**THE EXERCISE**. Reproduce all of the material word for word.

-- start --

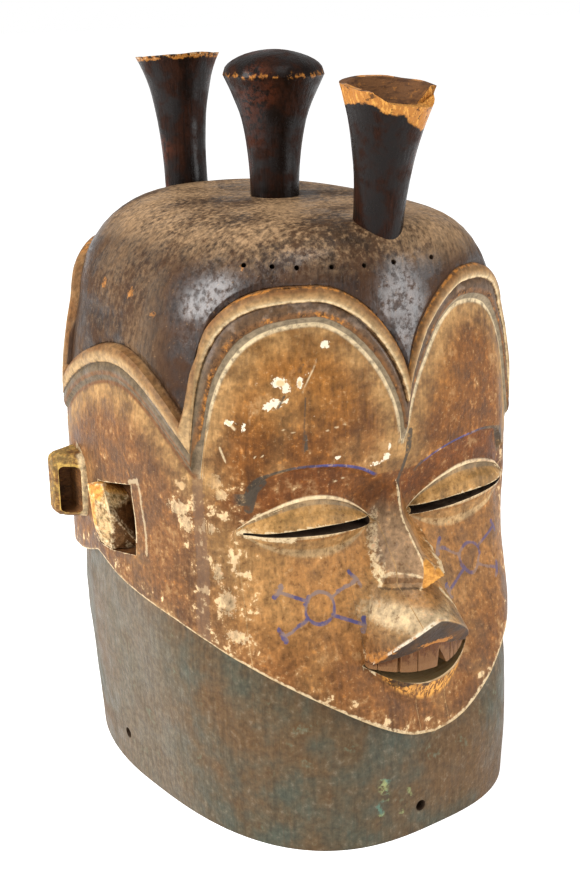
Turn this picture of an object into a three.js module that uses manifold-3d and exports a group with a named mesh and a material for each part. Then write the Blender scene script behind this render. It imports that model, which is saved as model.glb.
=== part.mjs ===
// Janus helmet mask, carved in one block of wood: a hollow head with a face on the front and
// on the back, ears at both sides, and three posts in a row along the top of the head.
// Millimetres, +Z up. The front face looks along -Y, and the rim rests on z = 0.
// Places on the surface are given as (arc, z): arc runs along the widest section from the
// middle of the front face, to the right positive, and z is the height.

import * as THREE from 'three';
import { ConvexGeometry } from 'three/addons/geometries/ConvexGeometry.js';
import { mergeVertices } from 'three/addons/utils/BufferGeometryUtils.js';
import Module from 'manifold-3d';

// Head, driving dimensions
const CROWN = 376;
const SHOULDER = 315;
const WIDEST_LEVEL = 225;
const HALF_WIDTH = [[0, 114], [75, 118.5], [150, 124], [225, 131.9], [290, 124.5], [315, 118.5]];
const HALF_DEPTH = [[0, 156.5], [75, 158], [150, 151.5], [225, 143.5], [290, 140], [315, 136.5]];
const DOME_ROUNDNESS = 1.5;
const DOME_SIDES = 4.25;
const DOME_ENDS = { front: 18, back: 8 };
const SQUARENESS = 2.5;
const RIM_SQUARENESS = { front: 2.8, back: 2.35 };
const RIM_TWIST = 4.8;
const TWIST_REACH = 60;
const TWIST_END = 170;

// Hollow for the wearer's head: half width, half depth and height; its top is a low dome
const HOLLOW_WIDTH = [[0, 90], [75, 96], [150, 100], [225, 106], [290, 101], [346, 92]];
const HOLLOW_DEPTH = [[0, 130], [75, 127], [120, 118], [165, 106], [260, 104], [346, 100]];
const HOLLOW_TOP = 346;
const HOLLOW_DOME = 0.72;
const HOLLOW_SIDES = 26;

// Hairline: two lobes over each face and one over each side, meeting in V points. The curves are
// drawn on even arcs; PLACES says where their V points and side tops really stand.
const V_ARC = 131;
const PLACES = {
  left: [[0, 0], [131, 131], [208, 226], [290, 321], [452, 452]],
  right: [[0, 0], [114, 131], [208, 226], [290, 321], [452, 452]],
};
const FACE_EDGE = {
  foot: 236, middleFoot: 249,
  lobe: { centre: 65, inner: 63.5, outer: 63.5, top: 323.5, innerPower: 1.8, outerPower: 2.75 },
  side: { rise: 40, power: 1.9, half: 91 },
};
const DARK_EDGE = {
  foot: 246, middleFoot: 262,
  lobe: { centre: 66, inner: 67, outer: 70, top: 336, innerPower: 1.9, outerPower: 3.2 },
  side: { rise: 42, power: 1.9, half: 94 },
};
const CREAM_EDGE = {
  foot: 256, middleFoot: 276,
  lobe: { centre: 67, inner: 69, outer: 76, top: 344.5, innerPower: 1.95, outerPower: 3.1 },
  side: { rise: 43, power: 1.9, half: 95 },
};
const BAND_EDGE = 1.2;

// Depths of the carving below or above the head's even surface
const FACE_OUT = [[0, -6], [60, -6], [100, -1], [226, -1.5]];
const DARK_STEP = 2.6;
const CREAM_STEP = 3.6;
const CREAM_BULGE = 2;
const HAIR_GROOVE = -1.4;
const COLLAR_GROOVE = -4;
const GROOVE_REACH = 34;
const HAIR_EDGE = 5;
const BAND_GAP = 3;

// Jaw line, from the chin up to the middle of the side where both faces meet
const JAW = [[0, 67], [20, 71], [42, 82], [73, 102], [113, 124], [150, 140], [200, 151], [226, 160]];
const JAW_PLACES = [[0, 0], [238, 226], [452, 452]];
const JAW_LIFT = [[0, 1], [60, 3], [120, 4], [226, 6]];
const JAW_SPAN = 55;

// Eyes, brows, cheeks and nose of a face
const EYE = { arc: 59, z: 201, slope: 0.065, reach: 47, above: 19, below: 14, bulge: 5 };
const SOCKET = { z: 196, span: 34, depth: 19, reach: 135 };
const SLIT = { inner: 15, outer: 95, wide: 5.5, narrow: 1.4 };
const BROW = { arc: 56, z: 239.5, reach: 62, drop: 22, depth: 2.2, fade: 60 };
const CHEEK = { arc: 58, z: 158, reach: 30, depth: 3 };
const NOSE_BASE = { z: 162.5, drop: 4, half: 21 };
const NOSE_TOP = { z: 224, fade: 8 };
const NOSE_ROUND = [[162.5, 0.6], [190, 0.85], [224, 1]];
const NOSE_RIDGE = [
  [162.5, 7], [168, 12], [172, 14.5], [176, 11.5], [190, -1.5], [201, -10.5], [211, -12.5], [224, -13],
];
const NOSE_HALF = [[160, 20], [174, 20.5], [190, 15.5], [200, 11.5], [211, 7], [224, 4]];

// Mouth: a muzzle, a curved upper lip over a row of teeth, and a chipped lower lip
const MOUTH = {
  half: 41, corner: 120, crest: 30, underside: 12.5, lowerLip: 14.5, lowerEdge: 27,
  crestOut: 32, undersideOut: 17.5, lowerOut: 11.5, lowerEdgeOut: 3, muzzleTop: 172,
  endPower: 0.8, muzzlePower: 0.75, below: 8,
};
const TEETH = {
  front: 166, back: 154, bottom: 115.5, top: 138, half: 35, sweep: 15,
};
const MISSING_TOOTH = { x: 10, wide: 10, high: 13 };

// Ears at the left side; the right side mirrors them. The front face's ear is a pocket, given as
// an outline in [y, z], around a broken stump, given by its corners as [out, y, z]. The back
// face's ear is a cup that opens forward.
const EAR_PLANE = -130;
const POCKET = { outline: [[-36, 216], [0, 209], [4, 172], [-10, 168], [-36, 175]], depth: 12 };
const STUMP = [
  [-15, -35, 174], [-15, -35, 202], [-15, 16, 203], [-15, 14, 170], [-10, -34, 202], [-10, -34, 178],
  [5, -20, 197], [6.5, 13, 207], [2, -7, 203.5], [6, 4, 190], [5, 0, 173], [2, -9, 168],
];
const BACK_EAR = { front: 27, back: 50, bottom: 179, top: 219, out: 16, rim: 4, deep: 17 };

// Posts on the crown, from the back to the front, flaring by a power of their height
const POST_X = -3.7;
const POSTS = [
  { y: 115.6, z: 367, lean: 5.3, height: 90, neck: 14.6, flare: 28.5, power: 3, cap: 0 },
  { y: -1.7, z: 375, lean: 0, height: 74.5, neck: 15.4, flare: 31.5, power: 2.6, cap: 15 },
  {
    y: -112.7, z: 370.5, lean: -7.6, height: 80.5, neck: 14.2, flare: 27.5, power: 2, cap: 0,
    broken: true,
  },
];
const POST_ROOT = 12;
const POST_STEPS = [0, 0.3, 0.55, 0.72, 0.86, 0.95, 1];
const CAP_STEPS = [[0.86, 0.42], [0.58, 0.8], [0.26, 0.97], [0, 1]];
const POST_SIDES = 12;
const CUP_WALL = 4;
const CUP_DEPTH = 14;
const RIM_BREAK = [
  [-25, 6], [-22, -1], [-14, -6], [4, -8], [17, -9.5], [24, -5], [28, 3], [28, 20], [-25, 20],
];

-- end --

**WORKED SOLUTION**.
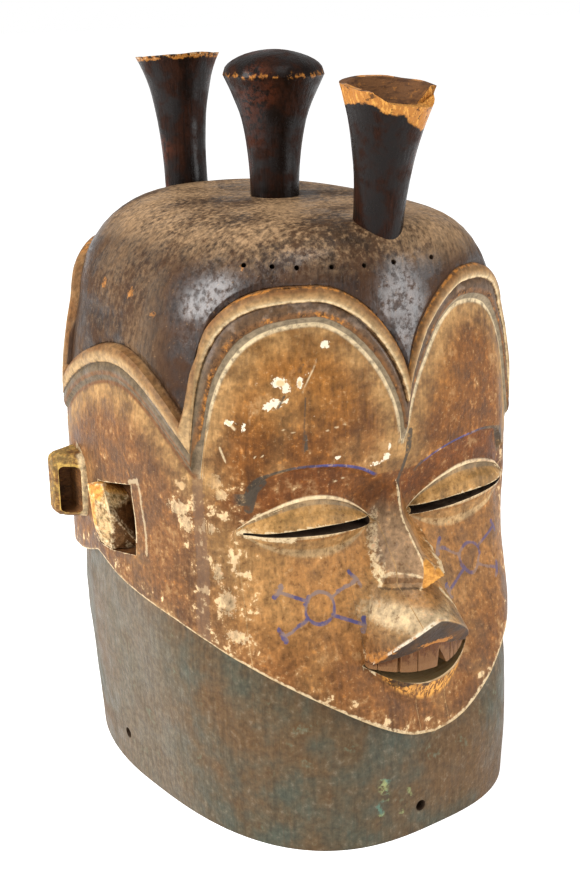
Turn this picture of an object into a three.js module that uses manifold-3d and exports a group with a named mesh and a material for each part. Then write the Blender scene script behind this render. It imports that model, which is saved as model.glb.
=== part.mjs ===
// Janus helmet mask, carved in one block of wood: a hollow head with a face on the front and
// on the back, ears at both sides, and three posts in a row along the top of the head.
// Millimetres, +Z up. The front face looks along -Y, and the rim rests on z = 0.
// Places on the surface are given as (arc, z): arc runs along the widest section from the
// middle of the front face, to the right positive, and z is the height.

import * as THREE from 'three';
import { ConvexGeometry } from 'three/addons/geometries/ConvexGeometry.js';
import { mergeVertices } from 'three/addons/utils/BufferGeometryUtils.js';
import Module from 'manifold-3d';

// Head, driving dimensions
const CROWN = 376;
const SHOULDER = 315;
const WIDEST_LEVEL = 225;
const HALF_WIDTH = [[0, 114], [75, 118.5], [150, 124], [225, 131.9], [290, 124.5], [315, 118.5]];
const HALF_DEPTH = [[0, 156.5], [75, 158], [150, 151.5], [225, 143.5], [290, 140], [315, 136.5]];
const DOME_ROUNDNESS = 1.5;
const DOME_SIDES = 4.25;
const DOME_ENDS = { front: 18, back: 8 };
const SQUARENESS = 2.5;
const RIM_SQUARENESS = { front: 2.8, back: 2.35 };
const RIM_TWIST = 4.8;
const TWIST_REACH = 60;
const TWIST_END = 170;

// Hollow for the wearer's head: half width, half depth and height; its top is a low dome
const HOLLOW_WIDTH = [[0, 90], [75, 96], [150, 100], [225, 106], [290, 101], [346, 92]];
const HOLLOW_DEPTH = [[0, 130], [75, 127], [120, 118], [165, 106], [260, 104], [346, 100]];
const HOLLOW_TOP = 346;
const HOLLOW_DOME = 0.72;
const HOLLOW_SIDES = 26;

// Hairline: two lobes over each face and one over each side, meeting in V points. The curves are
// drawn on even arcs; PLACES says where their V points and side tops really stand.
const V_ARC = 131;
const PLACES = {
  left: [[0, 0], [131, 131], [208, 226], [290, 321], [452, 452]],
  right: [[0, 0], [114, 131], [208, 226], [290, 321], [452, 452]],
};
const FACE_EDGE = {
  foot: 236, middleFoot: 249,
  lobe: { centre: 65, inner: 63.5, outer: 63.5, top: 323.5, innerPower: 1.8, outerPower: 2.75 },
  side: { rise: 40, power: 1.9, half: 91 },
};
const DARK_EDGE = {
  foot: 246, middleFoot: 262,
  lobe: { centre: 66, inner: 67, outer: 70, top: 336, innerPower: 1.9, outerPower: 3.2 },
  side: { rise: 42, power: 1.9, half: 94 },
};
const CREAM_EDGE = {
  foot: 256, middleFoot: 276,
  lobe: { centre: 67, inner: 69, outer: 76, top: 344.5, innerPower: 1.95, outerPower: 3.1 },
  side: { rise: 43, power: 1.9, half: 95 },
};
const BAND_EDGE = 1.2;

// Depths of the carving below or above the head's even surface
const FACE_OUT = [[0, -6], [60, -6], [100, -1], [226, -1.5]];
const DARK_STEP = 2.6;
const CREAM_STEP = 3.6;
const CREAM_BULGE = 2;
const HAIR_GROOVE = -1.4;
const COLLAR_GROOVE = -4;
const GROOVE_REACH = 34;
const HAIR_EDGE = 5;
const BAND_GAP = 3;

// Jaw line, from the chin up to the middle of the side where both faces meet
const JAW = [[0, 67], [20, 71], [42, 82], [73, 102], [113, 124], [150, 140], [200, 151], [226, 160]];
const JAW_PLACES = [[0, 0], [238, 226], [452, 452]];
const JAW_LIFT = [[0, 1], [60, 3], [120, 4], [226, 6]];
const JAW_SPAN = 55;

// Eyes, brows, cheeks and nose of a face
const EYE = { arc: 59, z: 201, slope: 0.065, reach: 47, above: 19, below: 14, bulge: 5 };
const SOCKET = { z: 196, span: 34, depth: 19, reach: 135 };
const SLIT = { inner: 15, outer: 95, wide: 5.5, narrow: 1.4 };
const BROW = { arc: 56, z: 239.5, reach: 62, drop: 22, depth: 2.2, fade: 60 };
const CHEEK = { arc: 58, z: 158, reach: 30, depth: 3 };
const NOSE_BASE = { z: 162.5, drop: 4, half: 21 };
const NOSE_TOP = { z: 224, fade: 8 };
const NOSE_ROUND = [[162.5, 0.6], [190, 0.85], [224, 1]];
const NOSE_RIDGE = [
  [162.5, 7], [168, 12], [172, 14.5], [176, 11.5], [190, -1.5], [201, -10.5], [211, -12.5], [224, -13],
];
const NOSE_HALF = [[160, 20], [174, 20.5], [190, 15.5], [200, 11.5], [211, 7], [224, 4]];

// Mouth: a muzzle, a curved upper lip over a row of teeth, and a chipped lower lip
const MOUTH = {
  half: 41, corner: 120, crest: 30, underside: 12.5, lowerLip: 14.5, lowerEdge: 27,
  crestOut: 32, undersideOut: 17.5, lowerOut: 11.5, lowerEdgeOut: 3, muzzleTop: 172,
  endPower: 0.8, muzzlePower: 0.75, below: 8,
};
const TEETH = {
  front: 166, back: 154, bottom: 115.5, top: 138, half: 35, sweep: 15,
};
const MISSING_TOOTH = { x: 10, wide: 10, high: 13 };

// Ears at the left side; the right side mirrors them. The front face's ear is a pocket, given as
// an outline in [y, z], around a broken stump, given by its corners as [out, y, z]. The back
// face's ear is a cup that opens forward.
const EAR_PLANE = -130;
const POCKET = { outline: [[-36, 216], [0, 209], [4, 172], [-10, 168], [-36, 175]], depth: 12 };
const STUMP = [
  [-15, -35, 174], [-15, -35, 202], [-15, 16, 203], [-15, 14, 170], [-10, -34, 202], [-10, -34, 178],
  [5, -20, 197], [6.5, 13, 207], [2, -7, 203.5], [6, 4, 190], [5, 0, 173], [2, -9, 168],
];
const BACK_EAR = { front: 27, back: 50, bottom: 179, top: 219, out: 16, rim: 4, deep: 17 };

// Posts on the crown, from the back to the front, flaring by a power of their height
const POST_X = -3.7;
const POSTS = [
  { y: 115.6, z: 367, lean: 5.3, height: 90, neck: 14.6, flare: 28.5, power: 3, cap: 0 },
  { y: -1.7, z: 375, lean: 0, height: 74.5, neck: 15.4, flare: 31.5, power: 2.6, cap: 15 },
  {
    y: -112.7, z: 370.5, lean: -7.6, height: 80.5, neck: 14.2, flare: 27.5, power: 2, cap: 0,
    broken: true,
  },
];
const POST_ROOT = 12;
const POST_STEPS = [0, 0.3, 0.55, 0.72, 0.86, 0.95, 1];
const CAP_STEPS = [[0.86, 0.42], [0.58, 0.8], [0.26, 0.97], [0, 1]];
const POST_SIDES = 12;
const CUP_WALL = 4;
const CUP_DEPTH = 14;
const RIM_BREAK = [
  [-25, 6], [-22, -1], [-14, -6], [4, -8], [17, -9.5], [24, -5], [28, 3], [28, 20], [-25, 20],
];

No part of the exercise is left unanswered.